В ариозо в сцене у Канавки нужно выйти свободно на ля-си, и на си поставить фермату, а не убегать от него, как это случается у Муравьевой.
Елецкий-Головатенко поёт свою арию, несмотря на режиссерское безобразие, на высоком уровне, Томский-Сулимский – тоже певец высокого класса с уверенной нотой соль в конце баллады, но его тембр несколько глуховат, оттого не оставляет яркого впечатления.
Чекалинский, и особенно Сурин, поют хорошо, но из-за их внешнего вида мне все время хотелось им сказать: “Какой вы странный человек…”
У Волковой-Полины ля бемоль в конце романса нестабильное, оно то хорошее, то неудачное.

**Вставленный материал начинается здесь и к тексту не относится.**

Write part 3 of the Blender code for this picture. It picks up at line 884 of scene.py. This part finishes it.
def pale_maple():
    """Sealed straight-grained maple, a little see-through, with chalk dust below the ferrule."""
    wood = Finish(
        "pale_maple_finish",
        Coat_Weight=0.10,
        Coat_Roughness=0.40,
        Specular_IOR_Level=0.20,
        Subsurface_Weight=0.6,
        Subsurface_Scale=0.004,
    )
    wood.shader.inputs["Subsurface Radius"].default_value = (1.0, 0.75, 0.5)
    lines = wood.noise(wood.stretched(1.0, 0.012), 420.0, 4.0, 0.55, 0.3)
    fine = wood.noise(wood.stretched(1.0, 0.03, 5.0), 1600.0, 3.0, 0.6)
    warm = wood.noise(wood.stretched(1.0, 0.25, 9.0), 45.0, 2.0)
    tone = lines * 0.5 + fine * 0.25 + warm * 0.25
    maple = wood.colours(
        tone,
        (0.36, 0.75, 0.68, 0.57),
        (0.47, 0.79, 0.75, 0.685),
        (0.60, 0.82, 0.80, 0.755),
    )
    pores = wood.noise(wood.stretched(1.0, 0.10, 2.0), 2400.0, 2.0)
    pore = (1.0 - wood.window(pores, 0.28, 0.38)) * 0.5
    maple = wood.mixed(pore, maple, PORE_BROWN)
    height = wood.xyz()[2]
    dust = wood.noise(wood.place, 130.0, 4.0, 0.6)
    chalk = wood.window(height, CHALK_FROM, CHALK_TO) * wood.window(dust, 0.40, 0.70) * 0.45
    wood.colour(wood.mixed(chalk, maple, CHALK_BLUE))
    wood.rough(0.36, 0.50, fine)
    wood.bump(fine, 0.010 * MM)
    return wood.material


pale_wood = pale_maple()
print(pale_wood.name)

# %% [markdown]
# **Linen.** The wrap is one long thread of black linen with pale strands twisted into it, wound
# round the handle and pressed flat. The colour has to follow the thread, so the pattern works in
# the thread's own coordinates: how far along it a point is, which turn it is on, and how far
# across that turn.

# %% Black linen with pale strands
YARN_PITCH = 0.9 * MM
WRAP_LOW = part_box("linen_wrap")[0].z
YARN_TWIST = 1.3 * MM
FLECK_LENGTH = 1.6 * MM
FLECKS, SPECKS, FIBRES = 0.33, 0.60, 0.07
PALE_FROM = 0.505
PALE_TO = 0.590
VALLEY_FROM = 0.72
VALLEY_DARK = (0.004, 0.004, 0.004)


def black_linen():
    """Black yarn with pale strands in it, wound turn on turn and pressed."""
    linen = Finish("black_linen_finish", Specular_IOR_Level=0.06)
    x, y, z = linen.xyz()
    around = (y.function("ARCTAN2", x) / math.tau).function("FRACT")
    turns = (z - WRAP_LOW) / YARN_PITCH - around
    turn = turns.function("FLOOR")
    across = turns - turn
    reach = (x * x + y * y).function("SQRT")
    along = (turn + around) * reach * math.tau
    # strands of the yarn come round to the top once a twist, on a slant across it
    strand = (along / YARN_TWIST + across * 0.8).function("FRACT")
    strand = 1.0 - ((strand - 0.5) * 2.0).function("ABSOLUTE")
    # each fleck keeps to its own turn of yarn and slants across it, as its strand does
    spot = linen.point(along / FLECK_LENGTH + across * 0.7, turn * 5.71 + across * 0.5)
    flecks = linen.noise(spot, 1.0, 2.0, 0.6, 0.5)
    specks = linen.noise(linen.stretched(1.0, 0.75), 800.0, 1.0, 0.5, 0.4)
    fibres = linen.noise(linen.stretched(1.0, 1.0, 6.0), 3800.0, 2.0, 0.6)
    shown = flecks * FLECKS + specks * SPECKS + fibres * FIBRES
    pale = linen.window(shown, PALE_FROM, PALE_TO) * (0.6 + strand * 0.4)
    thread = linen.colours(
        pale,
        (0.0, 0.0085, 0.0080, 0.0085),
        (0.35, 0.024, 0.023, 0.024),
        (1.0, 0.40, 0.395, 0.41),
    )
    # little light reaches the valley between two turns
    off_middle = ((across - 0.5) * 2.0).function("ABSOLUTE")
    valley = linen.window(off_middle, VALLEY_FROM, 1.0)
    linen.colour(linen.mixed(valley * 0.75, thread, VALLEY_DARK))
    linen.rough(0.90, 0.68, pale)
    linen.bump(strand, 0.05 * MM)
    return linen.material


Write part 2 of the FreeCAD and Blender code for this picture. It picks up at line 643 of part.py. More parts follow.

Герману явно нелегко петь на русском языке, при этом режиссёр насытил его сценическое поведение столь нелепыми поступками, что я удивляюсь, как он вообще не забывал петь. У него есть определенное обаяние, но тембр голоса лишён всяческой индивидуальности, и верхнее си в конце сцены грозы ему иногда ещё доставляет хлопоты.
Хор поёт прекрасно, оркестр играет, естественно, тоже прекрасно, с очень дифференцированной динамикой между пиано и пианиссимо. Мне все же не хватает у Мариса Янсонса драматургической цельности и более насыщенных взрывных кульминаций, то есть того огня, который позволял Светланову называть эту партитуру Чайковского огнедышащей.
Мои впечатления от Симеонова и Мелик-Пашаева ( в записях), Хайкина, Жюрайтиса и Симонова в спектаклях были несравненно сильнее, хотя основная вина в этом лежит, несомненно, в откровенно эпатажной и безвкусной постановке.